Gapki akan menggelar IPOC 2024 untuk mencari solusi dalam menghadapi tekanan dan tantangan industri sawit.
JAKARTA - Gabungan Pengusaha Kelapa Sawit Indonesia (Gapki) akan menggelar 20th Indonesian Palm Oil Conference and 2025 Price Outlook (IPOC 2024) pada 6-8 November mendatang. Dengan tema "Seizing Opportunities Amidst Global Uncertainty", konferensi diadakan di Nusa Dua, Bali.
Tekanan yang dihadapi sektor perkebunan sawit cukup terasa pada tahun 2024. Dari dalam negeri, ada masalah stagnasi perkebunan, dari luar ada tekanan geopolitik serta keseimbangan pasokan dan permintaan.
Mona Surya, Ketua Panitia Pelaksanaan 20th Indonesian Palm Oil Conference and 2025 Price Outlook (IPOC 2024) mengatakan sebagai minyak nabati dengan konsumsi terbesar di dunia, minyak kelapa sawit memainkan peran vital dalam berbagai sektor, seperti sektor konsumer serta energi baru terbarukan (EBT).
"Sekitar 60 persen dari total produksi minyak kelapa sawit Indonesia ditujukan untuk pasar ekspor dan telah mencakup lebih dari 160 negara," ungkap Bendahara Umum Gabungan Pengusaha Kelapa Sawit Indonesia (Gapki) itu di Jakarta, kemarin.
Hal itu menjadikan sawit sebagai komoditas penting dalam perdagangan internasional sehingga harga minyak sawit berada pada level atas sepanjang tahun berjalan. Berdasarkan data Oil World, harga rata-rata bulanan minyak kelapa sawit berada di kisaran 937 juta dollar AS hingga 1.147 dollar AS per ton.

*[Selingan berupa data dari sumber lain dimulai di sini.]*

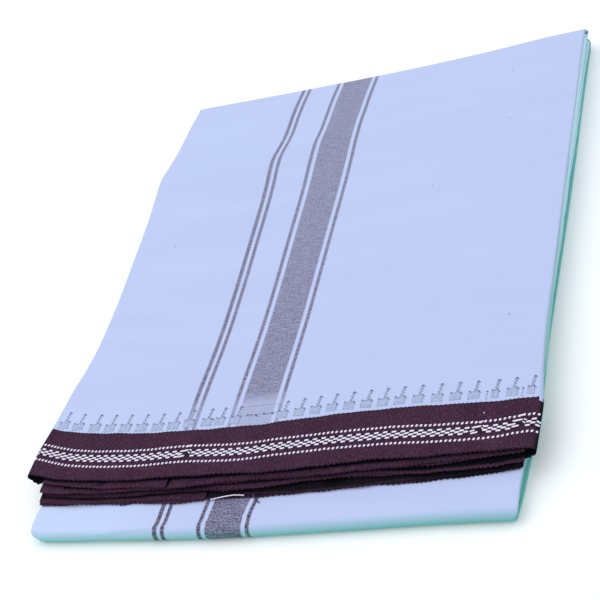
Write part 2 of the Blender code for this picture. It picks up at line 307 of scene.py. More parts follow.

Kendati demikian, lanjutnya, terdapat sejumlah tantangan yang melingkupi industri kelapa sawit. Dari dalam negeri, isu mengenai stagnasi produksi dan produktivitas, ketidakpastian kebijakan, serta rata-rata umur tanaman yang memasuki masa replanting. Beberapa tantangan tersebut perlu mendapatkan perhatian khusus dari para stakeholders.
Sementara itu, tantangan dari luar negeri yang dihadapi misalnya keseimbangan antara pasokan dan permintaan minyak nabati lainnya, kampanye negatif terkait rantai pasok yang keberlanjutan sampai dengan faktor geopolitik di Eropa dan Timur Tengah.
Mona menjelaskan, salah satu tantangan kebijakan dari Uni Eropa yaitu Kebijakan Deforestasi Uni Eropa (EUDR) berisiko menjadi hambatan di pasar internasional.
"Kebijakan ini berpotensi memberikan dampak signifikan bagi petani sawit di negara penghasil utama seperti Indonesia (41% dari produksi global) dan Malaysia (27%)," terang Mona.
Menanggapi dinamika tersebut, Gapki menggelar IPOC 2024 dengan tema "Seizing Opportunities Amidst Global Uncertainty", di Bali International Convention Center, The Westin Resort Nusa Dua, Bali pada 6-8 November. Konferensi ini diharapkan menjadi forum strategis untuk membahas berbagai peluang di tengah ketidakpastian global.
IPOC 2024 kali ini direncanakan akan dibuka oleh Menteri Koordinator Bidang Perekonomian Republik Indonesia, serta menghadirkan sejumlah menteri lain, seperti Menteri Pertanian, Menteri Perdagangan, dan Menteri Perencanaan Pembangunan Nasional/Bappenas.
Mona mengatakan konferensi ini juga akan menyajikan analisis mendalam mengenai situasi pasar minyak nabati global, dengan fokus pada perkembangan dan dinamika terkini yang memengaruhi industri minyak sawit.
"Berbagai kebijakan minyak sawit Indonesia, perspektif pasar dari negara-negara pengimpor, serta analisis pasokan dan permintaan minyak sawit dunia akan menjadi topik pembahasan utama dalam IPOC 2024 ini," ujar Mona.
Para pakar terkemuka di bidang minyak nabati seperti Thomas Mielke (Oil World), Julian McGill (Glenauk Economics), Nagaraj Meda (Transgraph), dan Dorab Mistry (Godrej International Ltd) dijadwalkan hadir untuk memberikan pandangannya mengenai tren harga di masa depan.
IPOC telah menjadi wadah bagi para pemangku kepentingan di industri kelapa sawit, baik di tingkat nasional maupun internasional selama 19 tahun terakhir. Penyelenggaraan dua hari tersebut mencakup konferensi, pameran produk, perkembangan teknologi, dan layanan terbaru di industri kelapa sawit.